The division title drought could come to an end in a matter of days. The Kings entered Thursday night's action leading the Pacific by a tiebreaker over the Coyotes, but also locked in a battle with the Sharks, Stars and Avalanche for the three remaining Western Conference playoff berths. Los Angeles plays a home-and-home with San Jose to end the regular season and determine its postseason fate.

"I think the biggest thing is to believe in your coach and believe in your players and believe in yourself," Lombardi said when asked how he's been able to handle the roller-coaster ride in the Pacific that over the past month has seen all four contenders occupy first place. "You learn that with experience -- I've had some great teachers -- but in the end it's about your players, and they've been a pretty solid group here as people."

Led by goaltender Jonathan Quick and his League-leading 10 shutouts, the Kings have played their best hockey when the stakes have been the highest, going 9-2-1 over their last dozen games to rise from 11th in the West all the way up to third.

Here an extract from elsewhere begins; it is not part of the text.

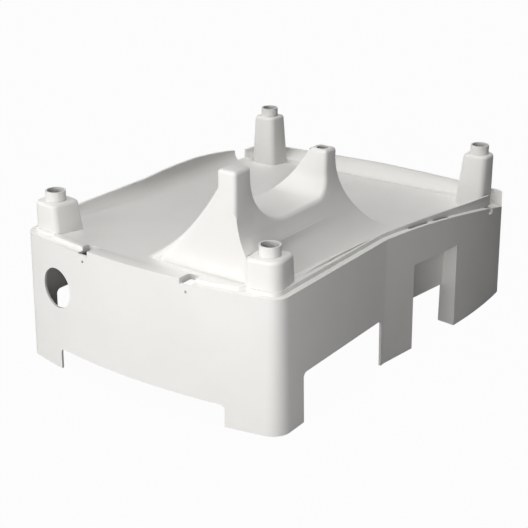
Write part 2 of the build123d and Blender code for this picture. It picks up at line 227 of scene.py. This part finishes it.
def round_edges(edges, radius, segments, clamp=True):
    """Round the given edges and say how many there were."""
    bmesh.ops.bevel(
        shape,
        geom=edges,
        offset=radius,
        offset_type="OFFSET",
        affect="EDGES",
        segments=segments,
        profile=0.5,
        material=-1,
        clamp_overlap=clamp,
    )
    print("rounded", len(edges), "edges to", radius)


# %% [markdown]
# ## Posts
# Seen from above, a post is a square with one large round towards the wall. Its other three
# corners are rounded here. The two walls beside a corner are cut by planes that fan out from the
# middle of the round, and the cut points are pulled in to the round. The top edge goes the same
# way: level cuts, then each ring of points is drawn in towards the middle of the post.

# %% Posts
RING_HEIGHT = 0.016
RING_KEEP = 0.018
POST_REACH = 0.048
LEVEL = 0.0003
CORNER_ROUND = 0.012
CORNER_CUTS = 7
TOP_ROUND = 0.005
TOP_CUTS = 5
POST_HALF = 0.025


def post_walls(centre):
    """Outside faces of a post, without its top, its socket ring and its hollow."""
    found = []
    for face in shape.faces:
        step = face.calc_center_median() - centre
        near = all(
            abs(v.co.x - centre.x) < POST_REACH and abs(v.co.y - centre.y) < POST_REACH
            for v in face.verts
        )
        upright = abs(face.normal.z) < 0.35 and step.z < -RING_HEIGHT
        if near and upright and step.xy.length > RING_KEEP and face.normal.xy.dot(step.xy) > 0:
            found.append(face)
    return found


def cut(faces, place, normal):
    parts = list(faces) + list({e for f in faces for e in f.edges})
    parts += list({v for f in faces for v in f.verts})
    bmesh.ops.bisect_plane(shape, geom=parts, plane_co=place, plane_no=normal)


def corner_frames(centre):
    """Top point, axis and two wall directions of each sharp corner of a post."""
    found = []
    for edge in shape.edges:
        top = max(edge.verts, key=lambda v: v.co.z)
        run = (top.co - edge.other_vert(top).co).normalized()
        step = top.co - centre
        reaches = abs(step.z + RING_HEIGHT) < LEVEL and RING_KEEP < step.xy.length < POST_REACH
        if not (reaches and run.z > 0.9 and is_sharp(edge) and edge.is_convex):
            continue
        first, second = (Vector((-f.normal.y, f.normal.x, 0)).normalized() for f in edge.link_faces)
        first = first if first.dot(step) < 0 else -first
        second = second if second.dot(step) < 0 else -second
        found.append((top.co.copy(), run, first, second))
    return found


def round_corner(centre, top, axis, first, second):
    heart = top + CORNER_ROUND * (first + second)
    for number in range(1, CORNER_CUTS):
        turn = radians(90 * number / CORNER_CUTS)
        spoke = -(first * cos(turn) + second * sin(turn))
        walls = [
            f
            for f in post_walls(centre)
            if any((v.co - top).xy.length < 2.2 * CORNER_ROUND for v in f.verts)
        ]
        cut(walls, heart, axis.cross(spoke))
    for v in {v for f in post_walls(centre) for v in f.verts}:
        middle = heart + axis * ((v.co.z - heart.z) / axis.z)
        step = (v.co - middle).xy
        outside = step.dot(first.xy) < 0 and step.dot(second.xy) < 0
        if outside and CORNER_ROUND < step.length < 1.6 * CORNER_ROUND:
            v.co.xy = middle.xy + step.normalized() * CORNER_ROUND


def round_top(centre):
    top = centre.z - RING_HEIGHT
    for number in range(TOP_CUTS):
        turn = radians(90 * number / TOP_CUTS)
        level = top - TOP_ROUND * (1 - sin(turn))
        cut(post_walls(centre), Vector((centre.x, centre.y, level)), Vector((0, 0, 1)))
    for v in {v for f in post_walls(centre) for v in f.verts}:
        up = v.co.z - top + TOP_ROUND
        if up > 0:
            draw = TOP_ROUND - sqrt(max(0.0, TOP_ROUND**2 - up**2))
            v.co.xy = centre.xy + (v.co - centre).xy * (1 - draw / POST_HALF)


for name in ("front_sockets", "rear_sockets"):
    for centre in sockets(name):
        frames = corner_frames(centre)
        for corner in frames:
            round_corner(centre, *corner)
        round_top(centre)
        print(name, "post with", len(frames), "corners rounded")

# %% [markdown]
# ## Saddle
# The two pylons and the cradle between them are drawn with knife edges in the construction. The
# mould has a broad round on every upper edge and a hollow run-out where the flanks meet the deck.

# %% Saddle
SADDLE_X = (0.018, 0.206)
SADDLE_Y = (-0.330, 0.016)
SADDLE_LOW = 0.205
CREST_ROUND = 0.006
FAR_BORE = Vector((0.1425, -0.0745, 0.352))
RIDGE_X = (0.0, 0.126)
RIDGE_Y = -0.322
FOOT_ROUND = 0.026
RIDGE_CUTS = 8
DECK_FALL = (0.2185 - 0.1655) / (0.345 + 0.356)


def by_a_post(edge):
    return any(
        (v.co - centre).xy.length < POST_REACH
        for name in ("front_sockets", "rear_sockets")
        for centre in sockets(name)
        for v in edge.verts
    )


crest = []
for edge in shape.edges:
    inside = all(
        SADDLE_X[0] < v.co.x < SADDLE_X[1]
        and SADDLE_Y[0] < v.co.y < SADDLE_Y[1]
        and v.co.z > SADDLE_LOW
        for v in edge.verts
    )
    upper = sum(face.normal.z for face in edge.link_faces) > -0.05
    bore = any((v.co - FAR_BORE).xy.length < 0.011 for v in edge.verts)
    if bore or by_a_post(edge):
        continue
    if inside and upper and is_sharp(edge) and edge.is_convex:
        crest.append(edge)
round_edges(crest, CREST_ROUND, 5, clamp=False)

# The ridge on the left of the front face grows rounder towards its foot, until it runs out on
# the deck. Rows of points are cut beside it and let down to a round of growing radius.


def deck_height(y):
    return 0.2185 - DECK_FALL * (y + 0.356)


def drop_of(radius, step):
    """How far a round of this radius lies below its corner's flat side, step away from it."""
    return radius - sqrt(max(0.0, radius**2 - max(0.0, radius - step) ** 2))


def ridge_faces():
    found = []
    for face in shape.faces:
        place = face.calc_center_median()
        across = RIDGE_X[0] - 0.02 < place.x < RIDGE_X[1] and face.normal.z > 0.1
        above = place.z > deck_height(place.y) + 0.0005
        if across and above and RIDGE_Y - 0.001 < place.y < -0.08 and face.normal.x < -0.1:
            found.append(face)
    return found


for number in range(1, RIDGE_CUTS + 1):
    row = RIDGE_Y + FOOT_ROUND * number / RIDGE_CUTS
    cut(ridge_faces(), Vector((0, row, 0)), Vector((0, 1, 0)))
for v in {v for f in ridge_faces() for v in f.verts}:
    step = v.co.y - RIDGE_Y
    share = 1 - v.co.x / RIDGE_X[1]
    if step > FOOT_ROUND or share < 0:
        continue
    radius = CREST_ROUND + (FOOT_ROUND - CREST_ROUND) * min(1.0, share)
    lower = drop_of(radius, step) - drop_of(CREST_ROUND, step)
    v.co.z = min(v.co.z, max(v.co.z - 1.2 * lower, deck_height(v.co.y)))

# %% [markdown]
# ## Skin in place
# Faces are shaded smooth up to every edge that is still sharp, and the skin takes the place of
# the construction solid.

# %% Housing skin
for face in shape.faces:
    face.smooth = True
for edge in shape.edges:
    edge.smooth = not is_sharp(edge)
shape.to_mesh(skin.data)
shape.free()
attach(skin, "root")
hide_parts("housing")
print("skin faces", len(skin.data.polygons))

# %% [markdown]
# ## Floor
# A wide sheet takes the soft shadow. Camera rays that meet it see plain white where no shadow
# falls, so the part stands on an even ground.

# %% Floor
FLOOR_HALF = 6.0

floor_mesh = bpy.data.meshes.new("floor")
floor_shape = bmesh.new()
bmesh.ops.create_grid(floor_shape, x_segments=1, y_segments=1, size=FLOOR_HALF)
floor_shape.to_mesh(floor_mesh)
floor_shape.free()
floor = bpy.data.objects.new("floor", floor_mesh)
bpy.context.scene.collection.objects.link(floor)

floor_finish = Finish("floor_white")
rays = floor_finish.tree.nodes.new("ShaderNodeLightPath")
camera_ray = Value(floor_finish, rays.outputs["Is Camera Ray"])
matt = floor_finish.node("ShaderNodeBsdfDiffuse", {}, {"Color": (0.25, 0.25, 0.25, 1)})
white = floor_finish.node("ShaderNodeEmission", {}, {"Color": (1, 1, 1, 1), "Strength": 1.0})
mixed = floor_finish.node("ShaderNodeMixShader", {}, [camera_ray * 0.97, matt, white])
floor_finish.node("ShaderNodeOutputMaterial", {}, {"Surface": mixed})
floor_mesh.materials.append(floor_finish.material)

# %% [markdown]
# ## Light
# Light from the front and the left is broad and soft, and a small amount falls straight down on
# the deck. Two panels stand close to the front, so that the right wall is lighter at its front
# end and falls off to the rear. Nothing lights the right wall from its own side.

# %% Lamps
SUNS = (
    ("front_light", (-0.10, -1.0, 0.25), 50, 1.4),
    ("left_light", (-1.0, 0.0, 0.45), 60, 0.9),
    ("roof_light", (0.0, 0.0, 1.0), 14, 1.7),
)
PANELS = (
    ("right_panel", (0.75, -1.05, 0.35), (0.25, -0.10, 0.12), 0.7, 3.8),
    ("front_panel", (-0.35, -1.30, 0.25), (0.0, -0.35, 0.15), 0.8, 5.0),
)


def hang(name, lamp_data, towards):
    """Put a lamp in the scene with its light going along -towards."""
    lamp = bpy.data.objects.new(name, lamp_data)
    lamp.rotation_euler = Vector(towards).to_track_quat("Z", "Y").to_euler()
    bpy.context.scene.collection.objects.link(lamp)
    return lamp


for name, comes_from, spread, strength in SUNS:
    sun = bpy.data.lights.new(name, "SUN")
    sun.energy = strength
    sun.angle = radians(spread)
    hang(name, sun, comes_from)

for name, place, target, size, watts in PANELS:
    panel = bpy.data.lights.new(name, "AREA")
    panel.energy = watts
    panel.size = size
    hang(name, panel, Vector(place) - Vector(target)).location = place

world = bpy.data.worlds.new("room")
world.use_nodes = True
bpy.context.scene.world = world
room = world.node_tree.nodes["Background"]
room_rays = world.node_tree.nodes.new("ShaderNodeLightPath")
room_sum = world.node_tree.nodes.new("ShaderNodeMapRange")
room_sum.inputs["To Min"].default_value = 0.03
room_sum.inputs["To Max"].default_value = 1.0
world.node_tree.links.new(room_rays.outputs["Is Camera Ray"], room_sum.inputs["Value"])
world.node_tree.links.new(room_sum.outputs["Result"], room.inputs["Strength"])
room.inputs["Color"].default_value = (1, 1, 1, 1)
bpy.context.scene.view_settings.view_transform = "Standard"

They made a key acquisition at the trade deadline in Jeff Carter, who's currently injured but expected to be ready for the playoffs if L.A. gets there. Lombardi said it was more than just the deal for Carter that sparked the resurgence.

"The improvement in the team, particularly this last stretch, these last 25 games -- you look at our record and it was at an over 100-point clip -- it wasn't just Jeff, it was bringing up three kids from our system," he said. "Bringing up [Dwight] King, [Jordan] Nolan and [Slava] Voynov, and they fit. And that was probably where I didn't do as good a job as I should have done at the beginning of the season. You can build with matchups, but you've got to be cognizant of fit. And I think, personally, I could have done a better job there.

"So it's not only Jeff as a player, it's that his M.O. fit with what else we had, just like Nolan, King and Voynov fit. And the other thing I think it does, don't forget, when an owner allows you to go out and make a significant move for a player of Carter's stature, it's telling your players that your owner's committed to winning. And that has a huge impact on them. OK, he got hurt, but they look at it and say, 'Wow, this guy we needed and he fits on this team. This organization wants to win.'"

Of course, the closest the Kings ever came to lifting the Stanley Cup was during the Wayne Gretzky era, when the team went to the Final in 1993 and lost to the Canadiens in five games. Even though they couldn't bring home a championship, Gretzky's notoriety and the success enjoyed by the team during those years increased the popularity of hockey in Southern California and created a ripple effect that continues to be felt to this day.

"The kids playing here, it's unbelievable," Lombardi said. "You've got the team from L.A. that's going to the nationals here, the 15- and 16-year-olds. You see kids now from Southern California go out to play in the Western Hockey League, and that would have been unheard of 10 years ago.

"So we're starting to get a little of that buzz I think they had during the Gretzky era … and I think also, these fans have been great. To do the way we had to do this, go back to the draft table, they've stuck by this. And we've had some hiccups here this year and they still stuck with it. It's hard to find a fan base that probably deserves a champion more than these people who've waited 40 years."